Como promover aos educadores um olhar sensível para uma escuta visível? “O ato de ver não é coisa natural, precisa ser aprendido” (ALVES, 2014).
Como promover aos educadores um olhar sensível para uma escuta visível? “O ato de ver não é coisa natural, precisa ser aprendido” (ALVES, 2014).
Como promover aos educadores um olhar sensível para uma escuta visível? “O ato de ver não é coisa natural, precisa ser aprendido” (ALVES, 2014). Rubem Alves afirma que ver é muito complicado, há pessoas de visão perfeita que nada veem.
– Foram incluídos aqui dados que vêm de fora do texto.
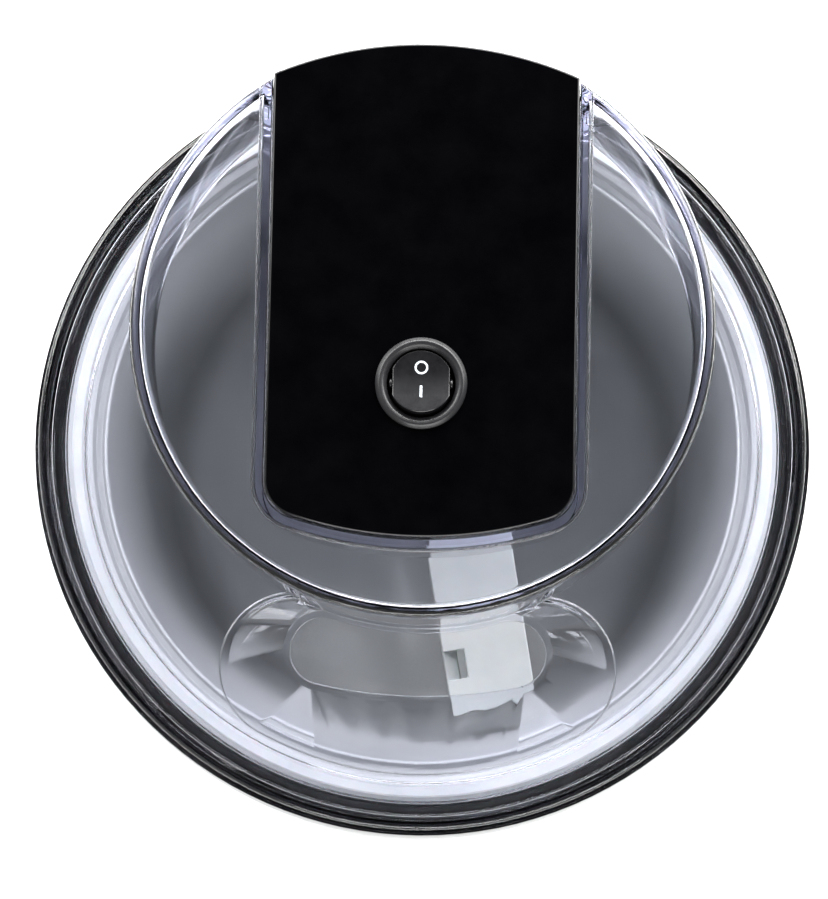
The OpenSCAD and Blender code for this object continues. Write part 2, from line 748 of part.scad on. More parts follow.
module paddle() {
    color("#dfe3e4") rotate(paddle_turn) difference() {
        union() {
            translate([0, 0, 38.6]) turned([[0, 0], [10, 0], [10, 100], [9.4, 109.5], [0, 109.5]]);
            intersection() {
                for (a = [0, 180]) rotate(a) translate([0, 9, 0]) blade();
                swept_space();
            }
        }
        translate([0, 0, 38]) cylinder(r = bowl_boss_r + 0.3, h = 6.6, $fn = 48);
        // Socket with two dogs
        translate([0, 0, bar_low_z - 2]) linear_extrude(30) difference() {
            circle(r = bar_r + 0.5, $fn = 64);
            difference() {
                for (a = [90, 270]) rotate(a) sector(20, -28, 28);
                circle(r = shaft_r + 0.4, $fn = 64);
            }
        }
    }
}

// ---------------------------------------------------------------- rocker switch

module switch_bezel() {
    bezel_r = bezel_d / 2;
    color("#0b0b0d") translate([0, switch_y, 0]) turned([[bezel_in_r, bezel_low_z],
        [switch_body_r, bezel_low_z], [switch_body_r, unit_top_z], [bezel_r, unit_top_z],
        [bezel_r, unit_top_z + 0.8], [bezel_r - 1, unit_top_z + 1.8],
        [bezel_r - 2, unit_top_z + 1.6], [bezel_in_r, unit_top_z + 0.4]]);
}

module switch_body() {
    color("#1a1b1d") translate([0, switch_y, 0]) difference() {
        translate([0, 0, 190]) cylinder(r = switch_body_r, h = bezel_low_z - 190, $fn = 64);
        translate([0, 0, 196]) cylinder(r = bezel_in_r, h = 20, $fn = 64);
        for (s = [-1, 1]) translate([-3.15, s * 4.5 - 0.4, 180]) cube([6.3, 0.8, 20]);
    }
}

module switch_terminals() {
    color("#c7b37a") for (s = [-1, 1]) translate([-3.15, switch_y + s * 4.5 - 0.4, 181])
        cube([6.3, 0.8, 14]);
}

// Round rocker with a dished face: at rest its back half is down
module switch_rocker() {
    color("#131417") translate([0, switch_y, rocker_z]) rotate([-9, 0, 0]) difference() {
        union() {
            intersection() {
                translate([0, 0, -2]) cylinder(r = 8, h = 6, $fn = 64);
                translate([-7.2, -10, -3]) cube([14.4, 20, 8]);
            }
            translate([-8, 0, 0]) rotate([0, 90, 0]) cylinder(r = 1.2, h = 16, $fn = 32);
            translate([-2.5, 0, -6]) cylinder(r = 2, h = 5, $fn = 32);
        }
        for (s = [-1, 1]) translate([-10, 0, 1.4]) rotate([s * 8, 0, 0])
            translate([0, s > 0 ? 0 : -12, 0]) cube([20, 12, 10]);
    }
}

// ---------------------------------------------------------------- cable entry and wiring

module cable_gland() {
    color("#121214") translate([0, 0, gland_z]) rotate([-90, 0, 0]) difference() {
        union() {
            translate([0, 0, 90]) cylinder(r = 5.45, h = 7, $fn = 64);
            translate([0, 0, 96.3]) turned([[0, 0], [7.2, 0], [7.2, 1.2], [5.6, 4.2], [0, 4.2]]);
            translate([0, 0, 90]) cylinder(r = 6.6, h = 2, $fn = 64);
        }
        translate([0, 0, 80]) cylinder(r = 3.5, h = 30, $fn = 64);
    }
}

module cable_clamp() {
    color("#e9e9e4") translate([0, 80, 0]) difference() {
        translate([-11, -4, floor_top_z]) cube([22, 8, 9.8]);
        translate([0, -10, gland_z - 1]) rotate([-90, 0, 0]) cylinder(r = 3.2, h = 20, $fn = 48);
        for (s = [-1, 1]) translate([s * 8, 0, 160]) cylinder(r = 1.6, h = 20, $fn = 32);
        translate([-3.2, -10, 160]) cube([6.4, 20, 8]);
    }
}

module clamp_screws() {
    color("#9ea1a4") for (s = [-1, 1]) screw([s * 8, 80], floor_top_z + 11.8, 11.8);
}

module terminal_block() {
    color("#e8e6dc") translate([-30, 40, floor_top_z]) difference() {
        cube([11, 22, 12.4]);
        for (y = [5, 11, 17]) {
            translate([-1, y, 167.5 - floor_top_z]) rotate([0, 90, 0]) cylinder(r = 1.4, h = 13, $fn = 32);
            translate([5.5, y, 7]) cylinder(r = 1.7, h = 6, $fn = 32);
        }
    }
}

// A wire swept along its points, eight-sided
module wire(points, r) {
    last = len(points) - 1;
    sides = 8;
    rings = [for (i = [0:last]) let (
        d = points[min(i + 1, last)] - points[max(i - 1, 0)], t = d / norm(d),
        c = cross(t, [0.31, 0.9, 0.3]), u = c / norm(c), v = cross(t, u))
        for (k = [0:sides - 1]) points[i] + r * (cos(k * 360 / sides) * u + sin(k * 360 / sides) * v)];
    polyhedron(rings, concat(
        [[for (k = [0:sides - 1]) k]],
        [[for (k = [sides - 1:-1:0]) last * sides + k]],
        [for (i = [0:last - 1], k = [0:sides - 1])
            [i * sides + k, (i + 1) * sides + k,
             (i + 1) * sides + (k + 1) % sides, i * sides + (k + 1) % sides]]));
}

module inner_wires() {
    color("#3a5fae") {
        wire([[0, 74, 168], [-6, 73, 168], [-11, 69, 168], [-12.5, 63, 167.8], [-15, 58, 167.6],
            [-19.6, 57, 167.5]], 1.1);
        wire([[-19.6, 45, 167.5], [-16, 43.5, 167.8], [-17, 37, 168.5], [-23, 31, 170],
            [-23.6, 22, 173], [-18, 15.5, 176.5], [-9, 14.3, 178.6], [0, 14.3, 179.7]], 1.1);
        wire([[-29.4, 51, 167.5], [-33, 51, 168.6], [-34.7, 52, 178], [-34.7, 55, 187],
            [-31, 61, 197], [-24, 66, 204], [-10.8, 69.4, 205.2]], 1.1);
    }
}

housing();
base_plate();
feet();
base_screws();
bowl_liner();
bowl_shell();
bowl_coolant();
bowl_gasket();
bowl_fill_plug();
rim_seal();
lid();
motor_cover();
motor_chassis();
gear_plate();
plate_screws();
cover_screws();
gear_axles();
shaft_bush();
motor_can();
motor_end_cap();
motor_screws();
motor_rotor();
motor_pinion();
first_gear();
second_gear();
output_gear();
drive_shaft();
shaft_circlip();
paddle();
switch_bezel();
switch_body();
switch_terminals();
switch_rocker();
cable_gland();
cable_clamp();
clamp_screws();
terminal_block();
inner_wires();
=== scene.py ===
"""Looks of the ice cream maker: finishes for all CAD nodes, softened shells, lights and camera."""

import json
import math

import bpy
from mathutils import Matrix, Vector

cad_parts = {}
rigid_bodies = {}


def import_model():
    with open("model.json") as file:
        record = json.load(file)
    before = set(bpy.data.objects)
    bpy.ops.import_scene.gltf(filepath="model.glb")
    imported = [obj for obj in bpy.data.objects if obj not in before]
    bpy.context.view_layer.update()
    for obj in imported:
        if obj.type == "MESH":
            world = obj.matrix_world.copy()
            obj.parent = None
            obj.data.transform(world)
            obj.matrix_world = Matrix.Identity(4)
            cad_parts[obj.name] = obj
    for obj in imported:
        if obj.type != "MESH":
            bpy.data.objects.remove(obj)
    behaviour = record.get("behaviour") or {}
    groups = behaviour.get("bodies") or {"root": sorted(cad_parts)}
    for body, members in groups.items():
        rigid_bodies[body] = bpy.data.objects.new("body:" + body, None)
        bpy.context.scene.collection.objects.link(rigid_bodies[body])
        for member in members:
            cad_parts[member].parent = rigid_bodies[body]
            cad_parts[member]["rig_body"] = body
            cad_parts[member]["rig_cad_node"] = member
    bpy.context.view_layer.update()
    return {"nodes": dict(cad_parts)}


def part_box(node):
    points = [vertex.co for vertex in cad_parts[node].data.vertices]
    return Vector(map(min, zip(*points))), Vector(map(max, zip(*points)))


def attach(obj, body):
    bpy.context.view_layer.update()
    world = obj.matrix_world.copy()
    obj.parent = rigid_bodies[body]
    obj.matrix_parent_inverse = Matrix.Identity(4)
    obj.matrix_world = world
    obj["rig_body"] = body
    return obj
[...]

Segundo ele, para se ver há de se ter olhos de poeta. No entanto, fomos educados para ver o mundo de forma pragmática, o que implica cegueira. A pressa cotidiana e a vida contemporânea, nos impõem uma visão estereotipada e imediatista, colocando nossa visão na função do fazer, empobrecendo a qualidade das relações humanas e suas culturas. Esse empobrecimento de relação e a cegueira cotidiana nos impede de praticarmos uma escuta visível (VECCHI, 2017), de olharmos o mundo com olhos de poeta.
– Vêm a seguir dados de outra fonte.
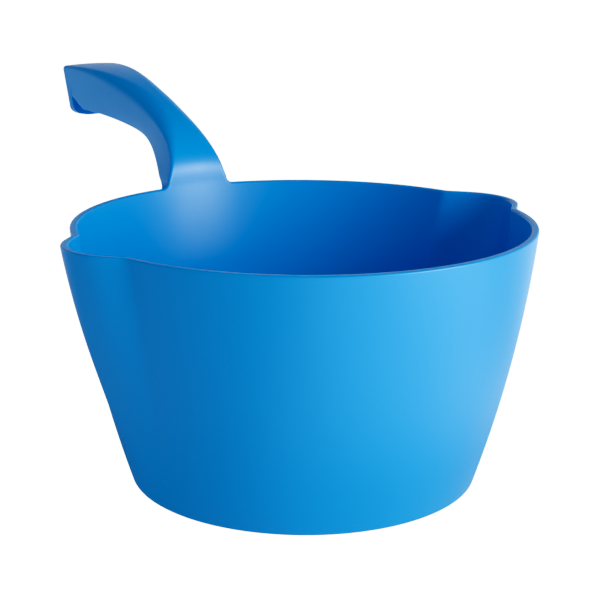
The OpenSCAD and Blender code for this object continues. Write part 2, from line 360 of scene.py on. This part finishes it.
def rim_strip(azimuths):
    """the edge between the skins: the root fillet, then the rim round to the far side"""
    columns = []
    for angle in (np.pi / 2, *FILLET):
        inner, outer = fillet_rounds(angle)
        sine, cosine = math.sin(angle), math.cos(angle)
        y, rise = FIRST_HALF + ROOT_FILLET * (1 - sine), ROOT_FILLET * (1 - cosine)
        # thickness is taken where the outer rounding ends
        thick = root_depth(rise - outer * cosine, y - outer * sine)
        outward, depth = edge_profile(inner, thick, outer, outer)
        columns.append(root_points(y + outward * sine, rise + outward * cosine, depth))
    outward, depth = edge_profile(RIM_ROUND_IN, WALL, RIM_ROUND_OUT, RIM_ROUND_OUT)
    share = depth / WALL
    z = HEIGHT + outward
    for inner_azimuth in azimuths:
        azimuth = mix(inner_azimuth, outer_azimuth(inner_azimuth), share)
        radius = mix(shell_radius(azimuth, z, WALL), shell_radius(azimuth, z, 0.0), share)
        columns.append(polar(radius, azimuth, z))
    return np.array(columns)


# ---------------------------------------------------------------- sections of the grip
def hollow_underside(half, thick, top_round):
    """(y, depth) from the flank's lower edge, up inside the skin and in to the centre"""
    inside = half - SKIN
    bend = max(min(top_round - SKIN, thick - SKIN - 0.6, inside - 0.3), 0.4)
    corner = np.radians([45, 90])
    curve = np.radians(np.linspace(90, 0, 8)[1:])
    y = [np.linspace(half - CORNER, inside + CORNER, 3)[1:],
         inside + CORNER * (1 - np.sin(corner)),
         np.full(5, inside),
         inside - bend * (1 - np.sin(curve)),
         np.linspace(inside - bend, 0, 5)[1:]]
    depth = [np.full(2, thick),
             thick - CORNER * (1 - np.cos(corner)),
             np.linspace(thick - CORNER, SKIN + bend, 6)[1:],
             SKIN + bend * (1 - np.cos(curve)),
             np.full(4, SKIN)]
    return np.concatenate(y), np.concatenate(depth)


def half_section(u, lip=False):
    """(y, depth) of the top face from the centre, the flank, and the underside back"""
    half, depth = float(half_width(u)), float(top_line(u)[2])
    if lip:
        thick, corner, corner_w = depth + LIP_DROP, LIP_CORNER, LIP_CORNER_W
    else:
        thick, corner, corner_w = depth - float(notch_cut(u)), CORNER, CORNER
    top_round = max(float(edge_round(u, thick)), 0.6)
    outward, flank_depth = edge_profile(top_round, thick, corner, corner_w)
    # the flank bulges most halfway down, and not at all at the grip's ends
    down = np.clip((flank_depth - top_round) / max(thick - corner - top_round, 1.0), 0, 1)
    swell = SWELL * ramp(u, 0.05, 0.30) * ramp(u, 1.0, 0.88)
    flank_y = half + outward + swell * (1 - (2 * down - 1) ** 2)
    under_y = np.linspace(half - corner_w, 0, UNDER_STEPS + 1)[1:]
    under_depth = np.full(UNDER_STEPS, thick)
    if not lip:
        hollow = ramp(u, HOLLOW_U, HOLLOW_U + 0.14)
        hollow_y, hollow_depth = hollow_underside(half, thick, top_round)
        under_y = mix(under_y, hollow_y, hollow)
        under_depth = mix(under_depth, hollow_depth, hollow)
    top_y = np.linspace(0, half - top_round, TOP_STEPS, endpoint=False)
    return (np.concatenate([top_y, flank_y, under_y]),
            np.concatenate([np.zeros(TOP_STEPS), flank_depth, under_depth]))


def grip_rows():
    """sections from the top of the root fillet to the rounded tip"""
    length = running_length(np.linalg.norm(np.diff(raw_line, axis=0), axis=1))
    first, last = np.interp([FIRST_U, LIP_END_U], U_TABLE, length)
    stations = np.interp(np.linspace(first, last, GRIP_STATIONS), length, U_TABLE)
    rows = [grip_points(u, *half_section(u)) for u in stations]
    for u in (LIP_END_U + LIP_GAP / GRIP_LEN, LIP_END_U + 0.008, (LIP_END_U + 1) / 2):
        rows.append(grip_points(u, *half_section(u, lip=True)))
    y, depth = half_section(1.0, lip=True)
    middle = depth.max() / 2
    for angle in np.radians([0, 30, 60, 90]):
        inset = TIP_ROUND * (1 - math.cos(angle))
        u = 1 - TIP_ROUND / GRIP_LEN * (1 - math.sin(angle)) * 0.93
        tip_depth = middle + (depth - middle) * (1 - inset / middle)
        rows.append(grip_points(u, y * (1 - inset / y.max()), tip_depth))
    return np.array(rows)


# ---------------------------------------------------------------- mesh
def scoop_patches():
    """grids of points for the half y >= 0; the last one is the grip"""
    rest = rest_azimuths()
    round_in, round_out = fillet_rounds(FILLET)
    inner_tops = root_tops(TOP_STEPS, FIRST_HALF - FIRST_ROUND, round_in)
    outer_tops = root_tops(UNDER_STEPS, FIRST_HALF - CORNER, round_out)
    outer_y, outer_rise = outer_tops
    inner = wall_sheet(inner_tops, np.zeros(len(inner_tops[0])), WALL, rest,
                       rim_rise=-RIM_ROUND_IN, foot=FLOOR + FLOOR_ROUND)
    outer = wall_sheet(outer_tops, root_depth(outer_rise, outer_y), 0.0, outer_azimuth(rest),
                       rim_rise=-RIM_ROUND_OUT, foot=BASE_ROUND)
    return [
        inner,
        outer[::-1],
        close_to_axis(inner, FLOOR, WALL, FLOOR_ROUND, step=10),
        close_to_axis(outer, 0.0, 0.0, BASE_ROUND, step=11.25)[::-1],
        rim_strip(rest)[:, ::-1],
        grip_rows(),
    ]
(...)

Se quisermos romper esse círculo vicioso, é necessário que nós, adultos, e, em particular, aqueles de nós responsáveis profissionalmente pelos processos educativo e didático, detenham-se um momento para observar as crianças, tentando entender para quais direções elas escolhem canalizar suas energias, o seu desejo de conhecer, a sua vontade de colocar-se a prova (NIGRIS, 2018, p.138).
“Para se ter olhos de poeta há de se deixar guiar pelos olhos contemplativos das crianças, há de tê-las como nossas guias” (ALVES, 2014) há de se ter coragem. Segundo o dicionário etimológico, a palavra coragem tem sua origem no latim, coraticum e possui o mesmo significado: COR que significa coração e o sufixo ACTIUM que é utilizado para indicar uma ação referente ao radical anterior. CORATICUM seria, literalmente, a ação do coração, isto porque acreditava-se que era nesse órgão que a coragem se alocava.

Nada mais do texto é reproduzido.